I once overheard a colleague of mine describe the process of deteriorating mortar as “romantic decay”, I guess all the years of his travels throughout Europe and the Scandinavian countries he had seen his share of crumbing bricks and mortar and had become un-alarmed about the condition. Interestingly enough, it seems the opposite is true here in the United States. We tend to get all worked up about crumbling mortar, especially the condition when the material turns to sand in your hand when you rub on it vigorously between the brick.
But according to the Preservation Briefs 2, “Repointing Mortar Joints in Historic Masonry Buildings” describe a different view of a good working replacement mortar. In fact, the mortar could be called a “romantic decaying mud” depending on how you look at it.

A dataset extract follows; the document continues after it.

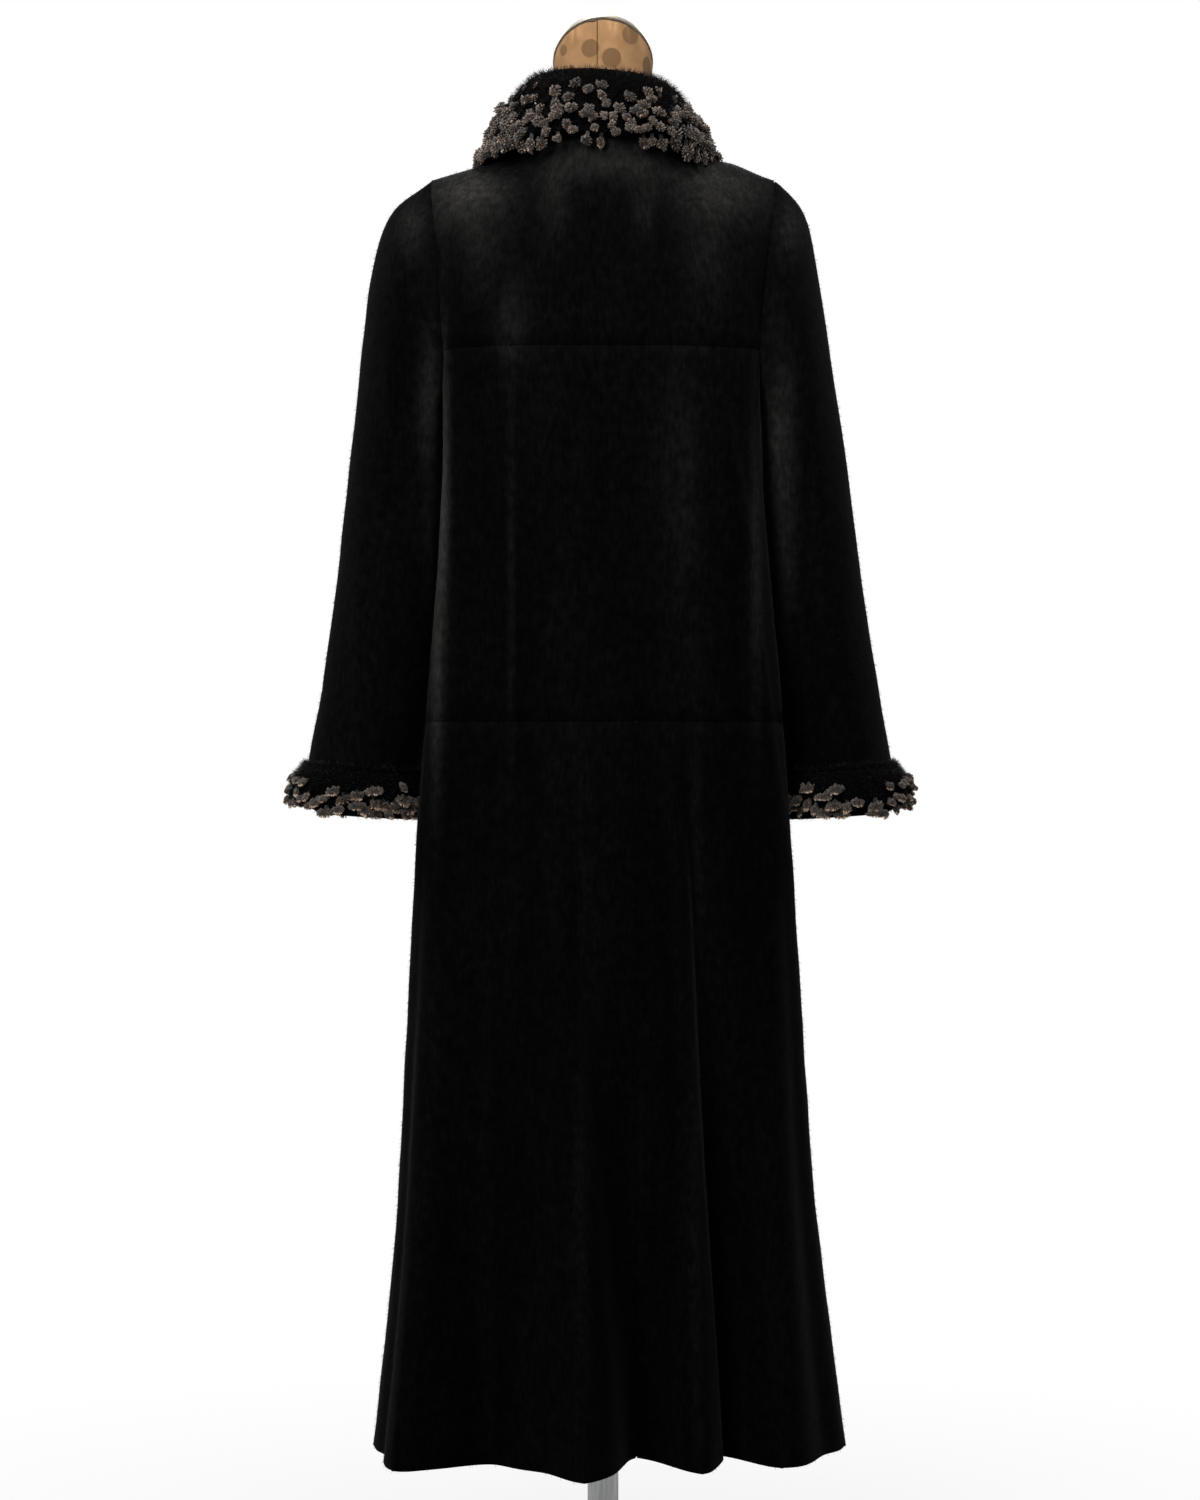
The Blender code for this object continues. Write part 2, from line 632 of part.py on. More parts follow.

Here is what Brief 2 has to say about repointing mortar. “In creating a repointing mortar that is compatible with the masonry units, the objective is to achieve one that matches the historic mortar as closely as possible, so that the new material can coexist with the old in a sympathetic, supportive and, if necessary sacrificial capacity.” We have mortar all over this country trying to sacrifice itself for the good of the masonry units by falling apart in historic masonry walls!
But unfortunately, we also have many engineers and architects, building owners and contractors doing their best to prevent the process from occurring. When the romantic decay is identified the sure tell remedy is usually a stronger mix design one that contains a large amount of portland cement to go back in with during the repairs. A new mortar without the romance and certainly no sacrifice.
As we continue our work on important historic masonry structures lets – let the mortar help us to identify the real problems – usually the water infiltration somewhere, somehow. Blame the water not the historic romantic mud!